To keep up with the demand, collectors destroyed their habitat. A Practical Fishkeeping article (May 2007) reported that “just six months since its discovery … [galaxy rasboras] are facing the threat of being wiped out by the aquarium hobby.” Their natural habitat is mostly flooded wetland, with emergent vegetation making up the bulk of the habitat. Much of this has been trampled and destroyed by fish collectors.

Fortunately, the celestial pearl danio has two things going for it. Much of its habitat remains unknown and may be inaccessible to collectors. Also, it is a danio, and danios are not hard to breed. The celestial pearl danio is no exception — once one masters keeping it alive. Reports of captive breeding are coming in with some frequency, and captive-bred rasboras should hit the market soon.

Past Experiences

This is a familiar pattern among freshwater fish. Take the gorgeous black and white striped zebra pleco. When it was discovered aquarists charged to the market, bringing back tons of fish, even though no one knew how to keep them alive. Most of those first zebras died.

Many aquarists had no idea that pleco fish could be aggressively territorial. Wholesalers and retailers put more than one per aquarium, and many aquarists, who hoped to breed them, followed suit. When they woke up the next morning and found one dead, it was mysterious. Everyone knows that plecos eat algae. So, when a zebra pleco died in an aquarium full of algae wafers, it was because they’re hard to keep and wouldn’t eat, not because they’re actually carnivores, right?

Just the same, demand remained high, partly to replace the number of fish which were killed. Eventually, numbers in the wild suffered. While some governments have trouble recognizing environmental problems and reacting decisively, the Brazilian government had no such qualms. They moved quickly to severely restrict the collection and exportation of the zebra pleco.

By that time aquarists had figured out how to keep zebras alive, and some were even being bred. But the supply was minimal. The zebra pleco had come down in price to about a $100 dollars or a little less. But their price has skyrocketed once again. The silver lining: these fish are bred and raised in captivity.

Rarity and Price

The nomenclatural history of the redlined barb is a little confusing. Wholesalers and retailers were placing it in the same genus as the similar true Siamese algae eater (Crossocheilus siamensis), even though it was actually
Puntius denisonii. Common names are similarly confusing, with it being variously called redlined torpedo barb, redlined barb, redlined algae eater, rose shark, Denison’s barb and others. We’ll stick with redlined barb.
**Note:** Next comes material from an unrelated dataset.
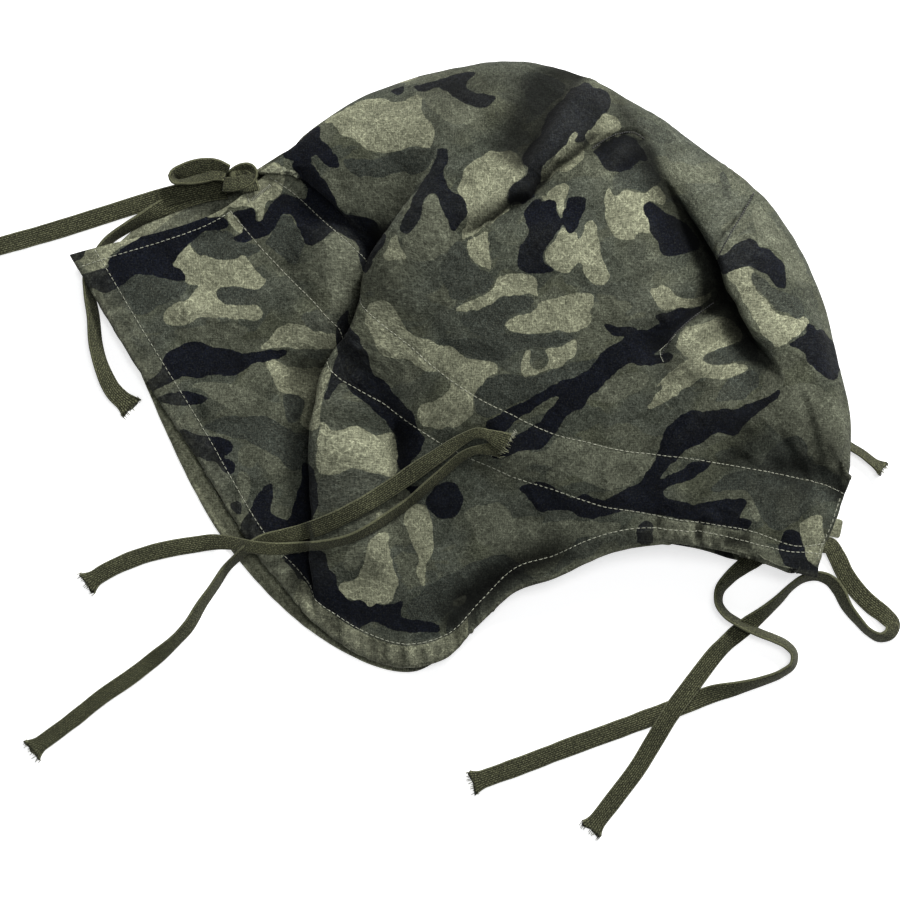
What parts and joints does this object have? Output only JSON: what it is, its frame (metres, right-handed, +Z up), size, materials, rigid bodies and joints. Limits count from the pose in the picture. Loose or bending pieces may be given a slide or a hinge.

Under any name, it is a beautiful fish. In the late 1990s and early 2000s, as the planted aquarium craze really began to take off, unusual and beautiful algae-eating fish saw a boom in popularity.
Ameca splendens were being sold in retail stores for perhaps the first time. The gorgeous redlined torpedo barb took the planted aquarium crowd by storm. Here was a brightly colored, peaceful fish that gobbled up algae with the same gusto as a Siamese algae eater. The downside was its larger size (about 6 inches or so) and its higher price.

A Vicious Circle

Early on there were few redlined barbs being circulated by only a few collectors. As a result, the few that made it to price lists commanded a high price. As the demand rose and more collectors entered the market, the price dropped until the redlined barb was selling for more affordable prices — about $20 each. But many aquarists were unprepared for their larger size. These big, active, shoaling fish need an aquarium of 75 gallons.

Redlined barb fish proved robust in aquaria, surprising for a fish new to the hobby. The major difficulty with them ended up being their need for highly oxygenated clean water, but this was not too difficult to achieve in most planted aquariums.
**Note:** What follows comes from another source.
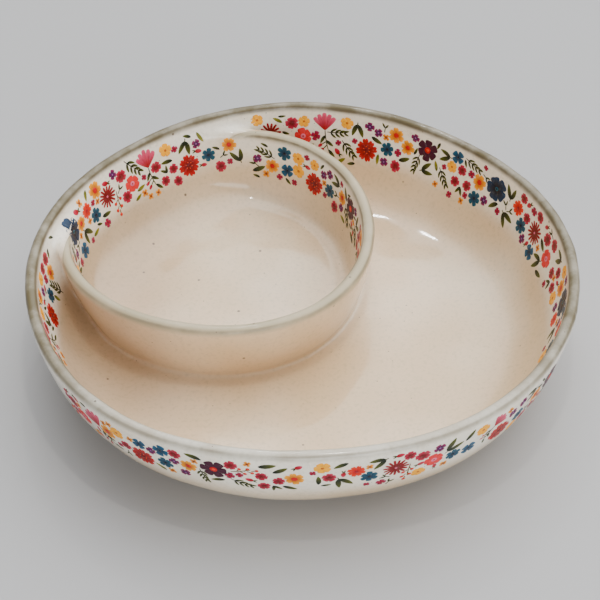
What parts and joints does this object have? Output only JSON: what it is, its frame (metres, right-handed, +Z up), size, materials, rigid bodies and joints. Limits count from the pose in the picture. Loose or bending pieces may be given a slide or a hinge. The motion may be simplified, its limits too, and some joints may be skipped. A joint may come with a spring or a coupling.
{
  "type": "chip and dip server",
  "caption": "Low round stoneware platter bowl with a dip well raised inside its wall, and floral decal bands inside and outside.",
  "frame": {"origin": "under the middle of the server's bounding box, on the surface that it stands on", "axes": "+Z up out of the bowl; -Y towards the open front of the chip well; the dip well lies towards -X and +Y"},
  "size_m": [0.329, 0.322, 0.067],
  "materials": {
    "glazed_stoneware": "gloss",
    "bare_stoneware": "matte",
    "decal_enamel": "gloss"
  },
  "bodies": {
    "root": {"base_slab": "glazed_stoneware", "foot_ring": "bare_stoneware", "platter_flare": "glazed_stoneware", "platter_wall": "glazed_stoneware", "dip_well_wall": "glazed_stoneware", "dip_well_back_decal": "decal_enamel", "dip_well_front_decal": "decal_enamel", "chip_well_decal_1": "decal_enamel", "chip_well_decal_2": "decal_enamel", "chip_well_decal_3": "decal_enamel", "outer_decal_1": "decal_enamel", "outer_decal_2": "decal_enamel", "outer_decal_3": "decal_enamel"}
  },
  "joints": []
}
Unfortunately, they have proven almost impossible to spawn in captivity. (Some captive breeding occurs with the aid of hormone treatments, but this is beyond the scope of most aquarists.) They were caught and shipped from India. The aquarium hobby and development took their toll on these fish. As a result, redlined barbs quickly became threatened.

A common theme runs through these three very different fish. Each appeared on the market and had instant success as true “wow!” fish. In response, they soon became overcollected. Fortunately, celestial pearl danios, zebra plecos and redlined barbs are still available in the hobby. Provided species can be bred and maintained by hobbyists, the hobby invariably acts as a sort of ecological safety net for many fish by preventing them from disappearing altogether.

Making a Difference

Aquarists dictated demand for these fish, which put heavy stress on their wild populations. While it is easy to blame collectors, each of these fish comes from an impoverished area of the world, as do the vast majority of our tropical fish. Fish collecting is often a means of subsistence for people in these regions, and you certainly can’t blame them for trying to put food in their bellies. Instead, the blame lies with those in the hobby who fueled the initial heavy demand for these fish.

Part of responsible fishkeeping is keeping only those fish that will survive in aquaria. When a new fish enters the market, it’s easy and natural to want to try our hand at it, particularly when we’ve been successful with other fish. If the fish is a good aquarium candidate and particularly striking, it will be in the hobby for the long haul, provided it survives us.

Often, we hear: “Hi, I bought some fish I know nothing about, and now I want to know how to not kill them.” This is followed by the inevitable reply: “Never buy fish you know nothing about. Take the time to find out the husbandry requirements of a fish before purchasing it. Here’s how to keep your fish alive …”

As responsible aquarists, we know this is good advice and try to follow it. Not only is it best for the fish, but it is best for the aquarist too. We all know someone who purchased a school of cute, silvery bala sharks for their 10-gallon aquarium, only to find out later that they will outgrow such a setup.

But when something new and exciting comes on the market, we give into temptation and ignore our own best advice. We spend a lot of money to buy a school of these hot new fish, and nine times out of 10 we succeed in killing them. Let’s face it, there are much better things to do with a couple hundred bucks than kill some fish.

And the worst effect may be in driving up demand for these fish, which can manifest itself into heavy habitat exploitation and destruction and even lead to the removal of certain fish from the hobby (e.g., Brazilian restrictions on zebra plecos). The better alternative would be to have only dedicated aquarists initially purchase such fish and puzzle out their captive-care requirements. Once a new fish’s husbandry and breeding protocols are revealed, then the general hobbyist population gets the green light to acquire that particular fish.